[start of SUPPLIED MATERIAL]

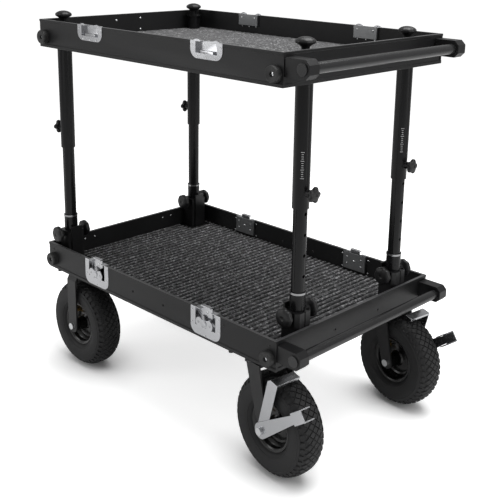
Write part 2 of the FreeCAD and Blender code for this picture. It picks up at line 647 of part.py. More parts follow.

[end of SUPPLIED MATERIAL]
[start of SUPPLIED MATERIAL]

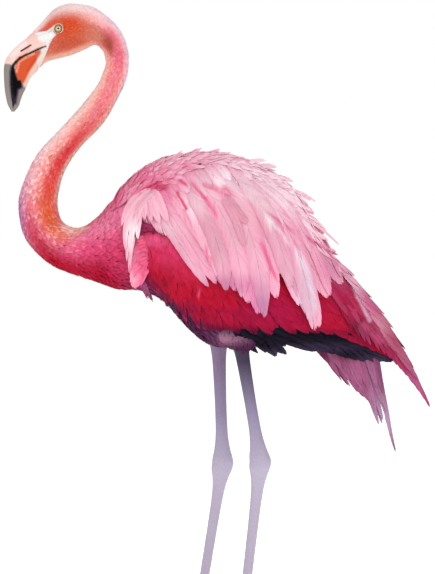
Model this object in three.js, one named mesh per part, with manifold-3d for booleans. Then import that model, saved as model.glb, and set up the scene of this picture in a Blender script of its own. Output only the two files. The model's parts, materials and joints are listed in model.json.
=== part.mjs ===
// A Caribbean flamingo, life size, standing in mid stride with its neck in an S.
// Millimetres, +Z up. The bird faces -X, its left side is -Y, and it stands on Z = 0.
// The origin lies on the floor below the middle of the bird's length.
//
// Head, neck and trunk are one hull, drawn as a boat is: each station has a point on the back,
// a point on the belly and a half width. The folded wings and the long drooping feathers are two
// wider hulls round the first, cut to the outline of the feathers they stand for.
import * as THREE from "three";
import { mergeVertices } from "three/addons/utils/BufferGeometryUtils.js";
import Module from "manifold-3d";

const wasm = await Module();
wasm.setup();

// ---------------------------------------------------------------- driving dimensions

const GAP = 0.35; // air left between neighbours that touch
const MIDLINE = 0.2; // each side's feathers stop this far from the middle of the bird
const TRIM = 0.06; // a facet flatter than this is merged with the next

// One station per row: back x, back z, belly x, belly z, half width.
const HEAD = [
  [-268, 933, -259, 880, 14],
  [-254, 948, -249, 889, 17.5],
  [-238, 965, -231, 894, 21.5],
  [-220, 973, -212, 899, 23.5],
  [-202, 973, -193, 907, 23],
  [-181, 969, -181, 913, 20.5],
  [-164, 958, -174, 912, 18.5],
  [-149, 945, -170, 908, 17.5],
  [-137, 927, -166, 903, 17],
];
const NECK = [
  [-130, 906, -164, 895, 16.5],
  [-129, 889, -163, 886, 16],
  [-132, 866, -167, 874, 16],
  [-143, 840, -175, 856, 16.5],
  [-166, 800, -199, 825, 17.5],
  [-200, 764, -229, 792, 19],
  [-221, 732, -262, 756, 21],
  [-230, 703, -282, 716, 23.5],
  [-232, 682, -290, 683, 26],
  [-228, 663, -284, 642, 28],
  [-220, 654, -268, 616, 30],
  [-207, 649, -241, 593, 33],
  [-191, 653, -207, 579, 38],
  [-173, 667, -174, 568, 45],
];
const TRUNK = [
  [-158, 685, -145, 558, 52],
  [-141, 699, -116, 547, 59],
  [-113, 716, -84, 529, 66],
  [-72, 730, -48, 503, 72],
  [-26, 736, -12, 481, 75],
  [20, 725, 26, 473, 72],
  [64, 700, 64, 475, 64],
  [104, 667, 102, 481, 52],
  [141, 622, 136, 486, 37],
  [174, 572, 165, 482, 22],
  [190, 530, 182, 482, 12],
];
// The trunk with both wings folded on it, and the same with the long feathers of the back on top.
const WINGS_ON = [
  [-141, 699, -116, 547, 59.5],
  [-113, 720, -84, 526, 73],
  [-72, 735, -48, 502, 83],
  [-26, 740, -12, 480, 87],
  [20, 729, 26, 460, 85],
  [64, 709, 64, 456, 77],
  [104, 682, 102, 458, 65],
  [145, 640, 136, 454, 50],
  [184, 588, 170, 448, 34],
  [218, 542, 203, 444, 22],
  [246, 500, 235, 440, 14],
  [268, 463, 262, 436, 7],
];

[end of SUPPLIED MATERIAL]
[start of SUPPLIED MATERIAL]

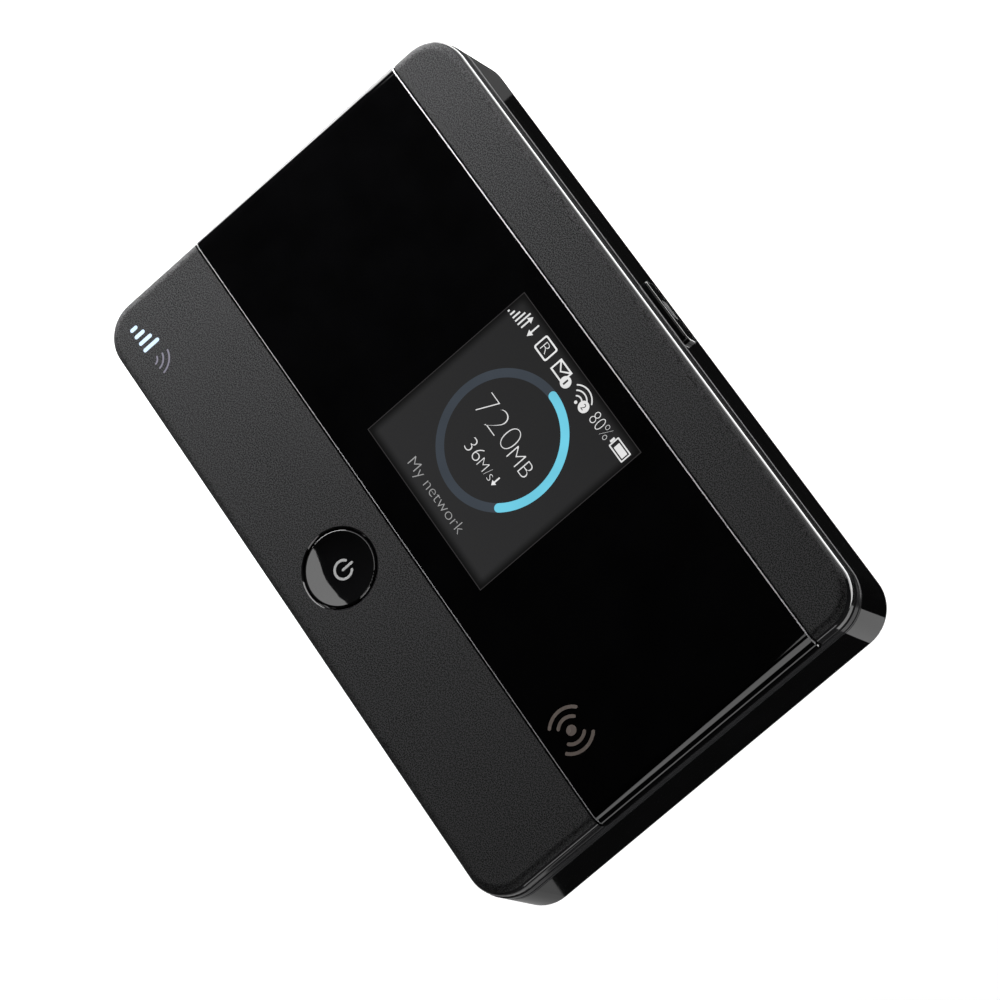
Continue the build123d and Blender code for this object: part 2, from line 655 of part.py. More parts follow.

[end of SUPPLIED MATERIAL]

Look above for the line that contains "Model this object". Starting there, transcribe every line exactly until you have copied the line that contains "const TRIM = 0.06;".

Model this object in three.js, one named mesh per part, with manifold-3d for booleans. Then import that model, saved as model.glb, and set up the scene of this picture in a Blender script of its own. Output only the two files. The model's parts, materials and joints are listed in model.json.
=== part.mjs ===
// A Caribbean flamingo, life size, standing in mid stride with its neck in an S.
// Millimetres, +Z up. The bird faces -X, its left side is -Y, and it stands on Z = 0.
// The origin lies on the floor below the middle of the bird's length.
//
// Head, neck and trunk are one hull, drawn as a boat is: each station has a point on the back,
// a point on the belly and a half width. The folded wings and the long drooping feathers are two
// wider hulls round the first, cut to the outline of the feathers they stand for.
import * as THREE from "three";
import { mergeVertices } from "three/addons/utils/BufferGeometryUtils.js";
import Module from "manifold-3d";

const wasm = await Module();
wasm.setup();

// ---------------------------------------------------------------- driving dimensions

const GAP = 0.35; // air left between neighbours that touch
const MIDLINE = 0.2; // each side's feathers stop this far from the middle of the bird
const TRIM = 0.06; // a facet flatter than this is merged with the next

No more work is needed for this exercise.